Checked on October 14, 2025

Executive Summary

Reporting in late September 2025 documents Hamas proposing a hostage-for-truce exchange that was framed as aligned with a Trump-backed Gaza deal, but the publicly available accounts do not show clear, explicit concessions formally granted by the Trump administration to Hamas for hostage releases. The available analyses emphasize proposals and negotiations—Hamas letters and multi-party plans—rather than confirmed, detailed quid pro quo concessions from Washington [1] [2] [3].

1. How the claim first surfaced and what the public pieces actually say

Coverage in late September 2025 describes Hamas drafting proposals to the U.S. and agreeing in principle to elements of a Trump-backed plan, including hostage releases tied to a ceasefire window, but the articles and summaries stop short of documenting explicit concessions made by the Trump administration. Multiple pieces note Hamas offered to free a portion or all remaining Israeli hostages in exchange for a 60-day truce or other elements of a 20-point plan, yet the reporting frames these as Hamas proposals and negotiation terms rather than finalized trades performed by Washington [1] [2].

2. What supporters of the idea point to as evidence

Advocates who argue the Trump administration made concessions point to the structure of the publicly reported plan—a 20-point framework involving ceasefire terms, staged withdrawals, and hostage releases—which implicitly required compromises from negotiating parties to be feasible. Reporting that Trump secured Netanyahu’s agreement to parts of the plan is cited as evidence the U.S. used leverage and offered incentives to induce Hamas to engage, though the text does not document transactional concessions directly from Washington to Hamas [3] [4].

3. What skeptics and caveats emphasize about the record

Skeptical accounts emphasize that the sources consistently describe proposals, letters, and suggested timelines rather than ratified bilateral concessions, and they highlight the absence of documented U.S. promises like prisoner swaps, sanctions relief, or material aid in return for hostages. The reporting underscores uncertainty around whether any concessions were offered, accepted, or even formally communicated to Hamas by the Trump administration, stressing that public accounts reflect negotiation dynamics rather than legal or executed agreements [2] [5].

4. How different outlets frame responsibility and agency in the negotiations

The summaries show contrasting framings: some outlets present the initiative as Trump-backed diplomacy driving a plan that both Israel and Hamas were asked to accept, while others depict the process as Hamas-initiated overtures to the U.S. seeking a truce in exchange for hostages.
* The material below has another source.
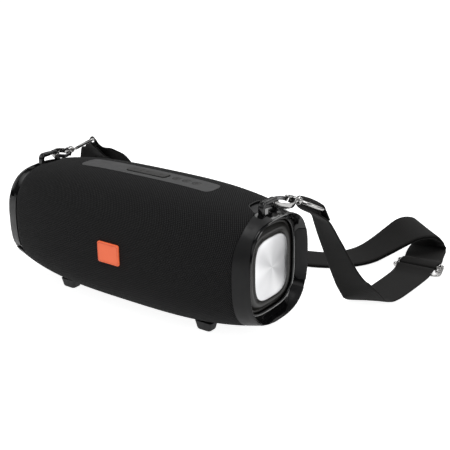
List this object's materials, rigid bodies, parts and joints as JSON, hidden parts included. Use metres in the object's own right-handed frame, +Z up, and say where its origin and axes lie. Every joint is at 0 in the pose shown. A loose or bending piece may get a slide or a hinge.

This divergence suggests editorial choices about agency—whether Washington was the proximate driver of concessions or whether Hamas was using diplomatic channels to extract terms—without altering the central fact that explicit U.S. concessions are not documented in the available reporting [6] [2].

5. What the timeline in reporting reveals about negotiation specifics

Reporting clustered around September 22–30, 2025 shows a compressed timeline of letters, plans, and public warnings, including deadlines set for Hamas to respond and media statements warning of consequences if the plan were rejected. The rapid sequence increases the chance of provisional understandings but also means that many details remained unsettled or unverified in real time; the articles consistently note proposals like the 60-day truce and staged withdrawals, but they do not present signed or executed treaties evidencing U.S. concessions to Hamas [2] [4].
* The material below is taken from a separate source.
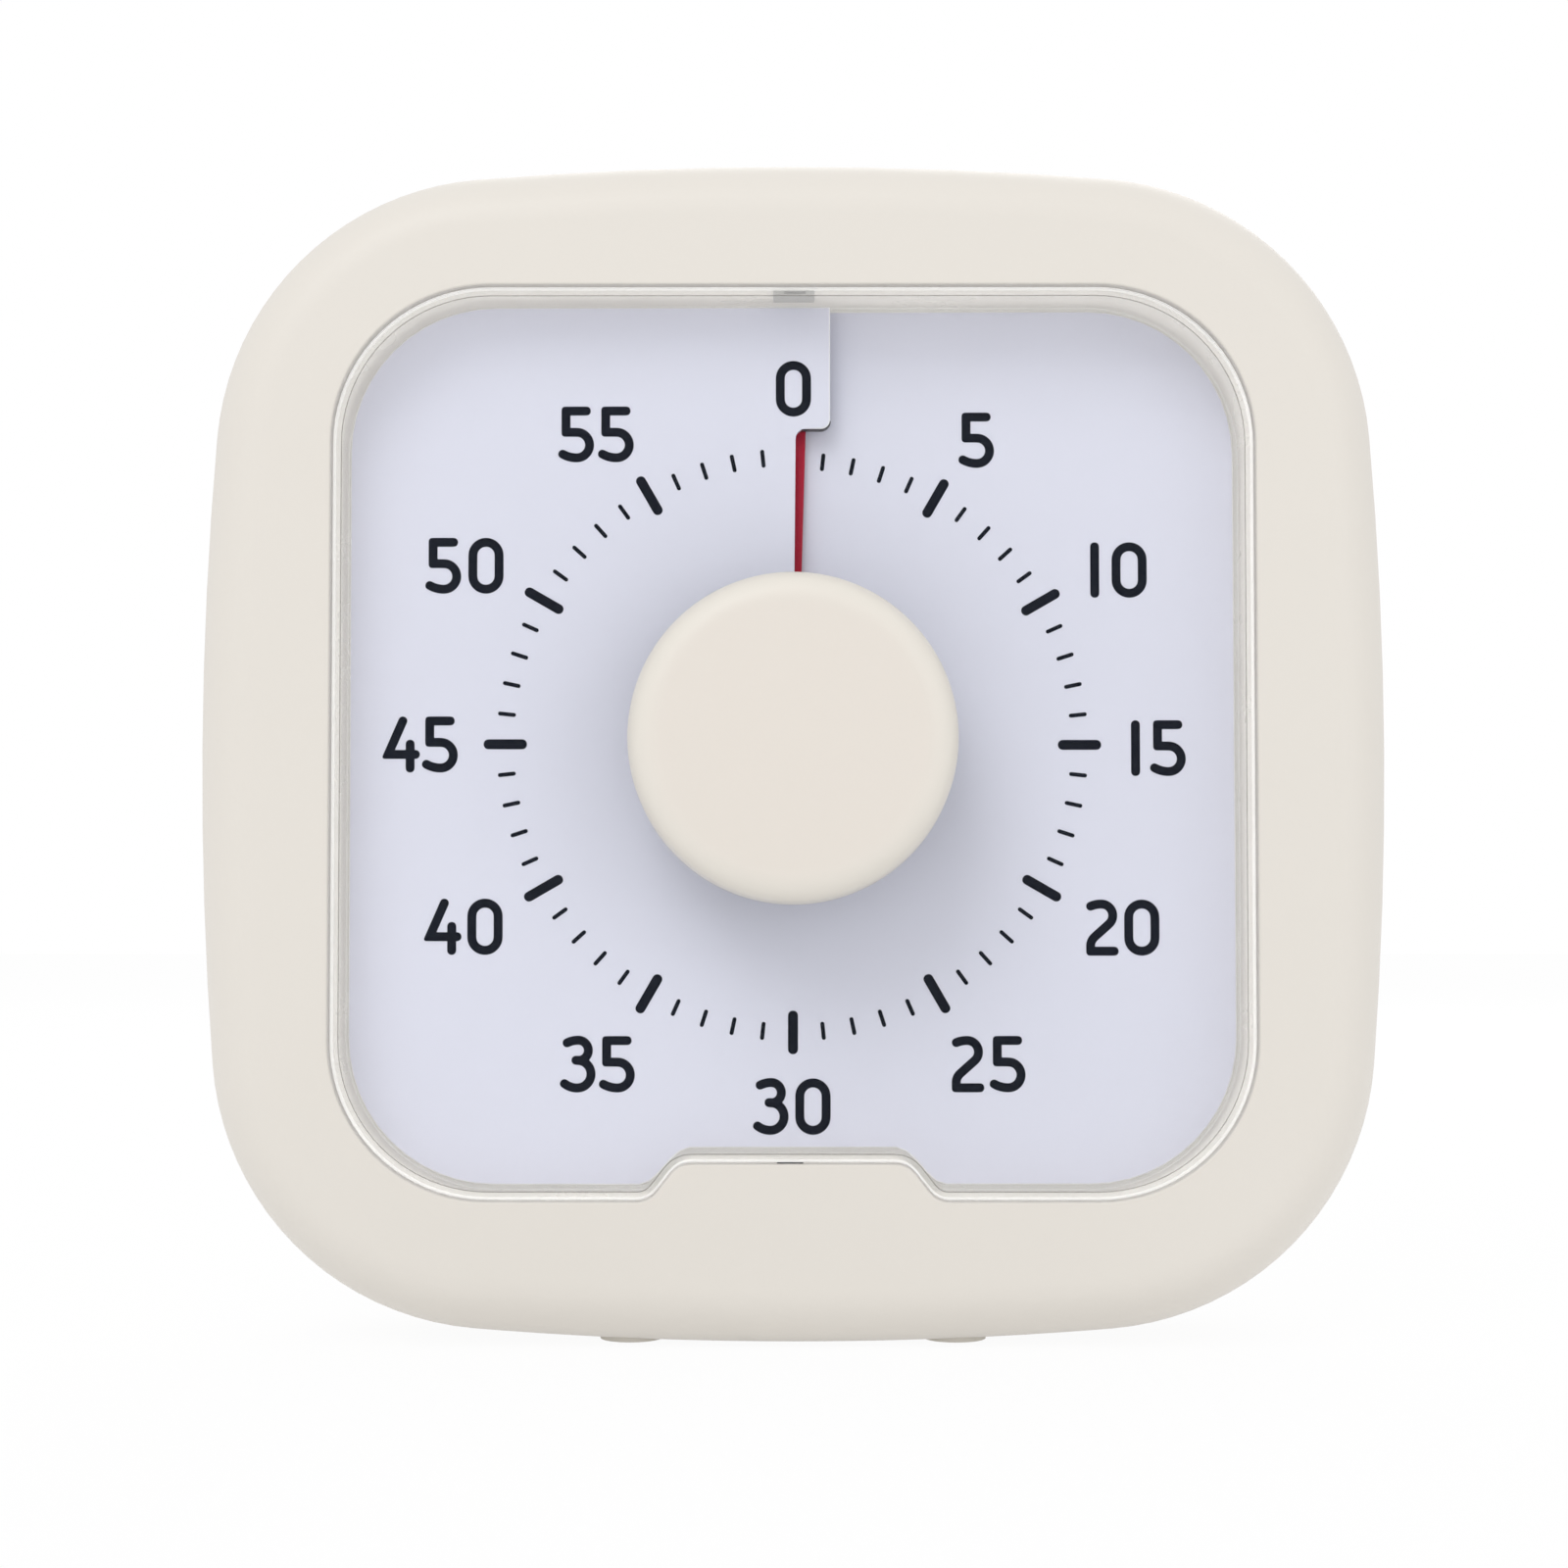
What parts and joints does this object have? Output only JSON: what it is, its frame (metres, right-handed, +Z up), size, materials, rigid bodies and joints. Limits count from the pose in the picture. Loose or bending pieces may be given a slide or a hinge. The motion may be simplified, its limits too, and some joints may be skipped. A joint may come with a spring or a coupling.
{
  "type": "visual countdown timer",
  "caption": "Square rounded timer with a clear window, a spiral dial, a red sheet that a central knob winds out of a slit, and a quartz movement behind.",
  "frame": {"origin": "middle of the footprint on the plane it stands on, under the middle of its depth with the knob", "axes": "+X to the right seen from the front, +Z up, the dial faces -Y"},
  "size_m": [0.19, 0.056, 0.189],
  "materials": {
    "case_cream": "fine satin moulding",
    "clear_plastic": "clear polystyrene",
    "dial_white": "matt with printed navy marks",
    "red_sheet": "satin plastic film",
    "white_nylon": "moulded",
    "knob_cream": "fine satin moulding",
    "steel": "bright",
    "brass": "turned",
    "black_plastic": "moulded",
    "copper_wire": null,
    "board_green": "coated board",
    "cell_wrap": "plain shrink wrap",
    "lead_red": "wire sheath",
    "lead_black": "wire sheath",
    "foot_rubber": "soft matt"
  },
  "bodies": {
    "case": {"front_frame": "case_cream", "rear_case": "case_cream", "clear_cover": "clear_plastic", "dial": "dial_white", "chassis_plate": "white_nylon", "bush_nut": "brass", "centre_bush": "brass", "movement_front": "black_plastic", "movement_rear": "black_plastic", "stator": "steel", "coil": "copper_wire", "alarm_leaf": "brass", "circuit_board": "board_green", "quartz_crystal": "steel", "buzzer": "black_plastic", "switch_body": "steel", "battery_cell": "cell_wrap", "positive_contact": "steel", "spring_contact": "steel", "battery_leads": "lead_red", "buzzer_leads": "lead_black", "case_screws": "steel", "chassis_screws": "steel", "movement_screws": "steel", "board_screws": "steel", "rubber_feet": "foot_rubber"},
    "knob_set": {"knob": "knob_cream", "spindle": "steel", "alarm_cam": "white_nylon"},
    "sheet_set": {"red_sheet": "red_sheet", "sheet_hub": "white_nylon"},
    "volume_button": {"switch_button": "black_plastic"},
    "battery_lid": {"battery_door": "case_cream"},
    "rotor_set": {"rotor": "white_nylon"},
    "fifth_set": {"fifth_wheel": "white_nylon"},
    "fourth_set": {"fourth_wheel": "white_nylon"},
    "third_set": {"third_wheel": "brass"},
    "centre_set": {"centre_wheel": "brass"}
  },
  "joints": [
    {"name": "knob_turn", "type": "hinge", "parent": "case", "child": "knob_set", "pos_m": [0, -0.014, 0.0955], "axis": [0, 1, 0], "range_deg": [0, 360]},
    {"name": "sheet_rise", "type": "slide", "parent": "knob_set", "child": "sheet_set", "axis": [0, -1, 0], "range_m": [0, 0.004]},
    {"name": "volume_slide", "type": "slide", "parent": "case", "child": "volume_button", "axis": [1, 0, 0], "range_m": [-0.0025, 0.0025]},
    {"name": "battery_door_hinge", "type": "hinge", "parent": "case", "child": "battery_lid", "pos_m": [0, 0.028, 0.05065], "axis": [1, 0, 0], "range_deg": [0, 80]},
    {"name": "rotor_spin", "type": "hinge", "parent": "case", "child": "rotor_set", "pos_m": [-0.01379, 0.009, 0.087], "axis": [0, 1, 0], "continuous": true},
    {"name": "fifth_wheel_spin", "type": "hinge", "parent": "case", "child": "fifth_set", "pos_m": [-0.00736, 0.009, 0.08107], "axis": [0, 1, 0], "continuous": true},
    {"name": "fourth_wheel_spin", "type": "hinge", "parent": "case", "child": "fourth_set", "pos_m": [0.00334, 0.009, 0.07965], "axis": [0, 1, 0], "continuous": true},
    {"name": "third_wheel_spin", "type": "hinge", "parent": "case", "child": "third_set", "pos_m": [0.01327, 0.009, 0.08621], "axis": [0, 1, 0], "continuous": true},
    {"name": "centre_wheel_spin", "type": "hinge", "parent": "case", "child": "centre_set", "pos_m": [0, 0.009, 0.0955], "axis": [0, 1, 0], "continuous": true}
  ],
  "couplings": [
    {"joint": "sheet_rise", "follows": "knob_turn", "m_per_rad": 0.00063662},
    {"joint": "rotor_spin", "follows": "fourth_wheel_spin", "ratio": 30},
    {"joint": "fifth_wheel_spin", "follows": "fourth_wheel_spin", "ratio": -5},
    {"joint": "third_wheel_spin", "follows": "fourth_wheel_spin", "ratio": -0.13333},
    {"joint": "centre_wheel_spin", "follows": "fourth_wheel_spin", "ratio": 0.016667}
  ]
}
6. Where the public record remains silent and why it matters

The reporting is not reporting concrete U.S. commitments—financial, military, or policy concessions—made directly to Hamas, and that absence matters because it leaves open whether hostage releases were induced by U.S. promises, third-party guarantees, Israeli concessions, or unilateral decisions by Hamas. The coverage repeatedly shows negotiation postures and potential quid pro quos posited by Hamas, but it does not verify reciprocal, formal concessions from the Trump administration in the public domain [1] [7].

7. Potential agendas and how they shape the narrative

Different outlets and summaries reveal possible agendas: some emphasize Trump’s diplomatic role to highlight presidential initiative, while others foreground Hamas proposals to show the group taking initiative or to complicate narratives of U.S. leverage. These framing choices affect whether readers infer that Washington made concessions; however, across the fragments provided, the core evidentiary gap remains—no article in the set supplies direct documentation of concessions from the Trump administration to Hamas for hostage release [3] [2].
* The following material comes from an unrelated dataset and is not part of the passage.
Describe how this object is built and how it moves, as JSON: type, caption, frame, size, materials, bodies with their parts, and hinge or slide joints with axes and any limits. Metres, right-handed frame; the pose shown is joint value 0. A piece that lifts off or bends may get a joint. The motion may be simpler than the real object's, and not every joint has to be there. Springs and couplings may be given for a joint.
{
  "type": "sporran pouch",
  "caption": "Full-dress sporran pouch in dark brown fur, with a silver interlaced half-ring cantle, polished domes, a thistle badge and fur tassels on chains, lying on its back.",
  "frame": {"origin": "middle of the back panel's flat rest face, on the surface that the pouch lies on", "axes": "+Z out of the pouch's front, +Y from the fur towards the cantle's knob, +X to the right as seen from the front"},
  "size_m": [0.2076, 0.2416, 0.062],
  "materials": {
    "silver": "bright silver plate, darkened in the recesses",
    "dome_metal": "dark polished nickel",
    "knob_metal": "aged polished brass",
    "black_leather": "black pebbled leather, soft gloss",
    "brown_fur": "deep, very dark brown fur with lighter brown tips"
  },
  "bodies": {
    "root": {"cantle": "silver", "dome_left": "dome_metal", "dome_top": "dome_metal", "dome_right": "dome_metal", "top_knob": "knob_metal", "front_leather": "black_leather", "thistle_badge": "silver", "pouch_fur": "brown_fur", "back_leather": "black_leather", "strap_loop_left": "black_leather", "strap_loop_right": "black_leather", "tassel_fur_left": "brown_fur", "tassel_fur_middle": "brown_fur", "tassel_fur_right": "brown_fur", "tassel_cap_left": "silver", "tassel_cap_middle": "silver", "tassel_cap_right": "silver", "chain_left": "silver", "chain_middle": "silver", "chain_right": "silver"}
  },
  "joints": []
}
8. Bottom line for readers seeking a definitive answer

Based on the analyzed reporting from late September 2025, there is evidence of Hamas offering hostage-for-truce proposals aligned with a Trump-backed plan, but no documented, explicit concessions by the Trump administration to Hamas appear in the public summaries provided. Readers should treat claims of U.S. concessions as unproven by these pieces: the public record as presented shows proposals and negotiation dynamics without substantive, verifiable transactional commitments from Washington [1] [6].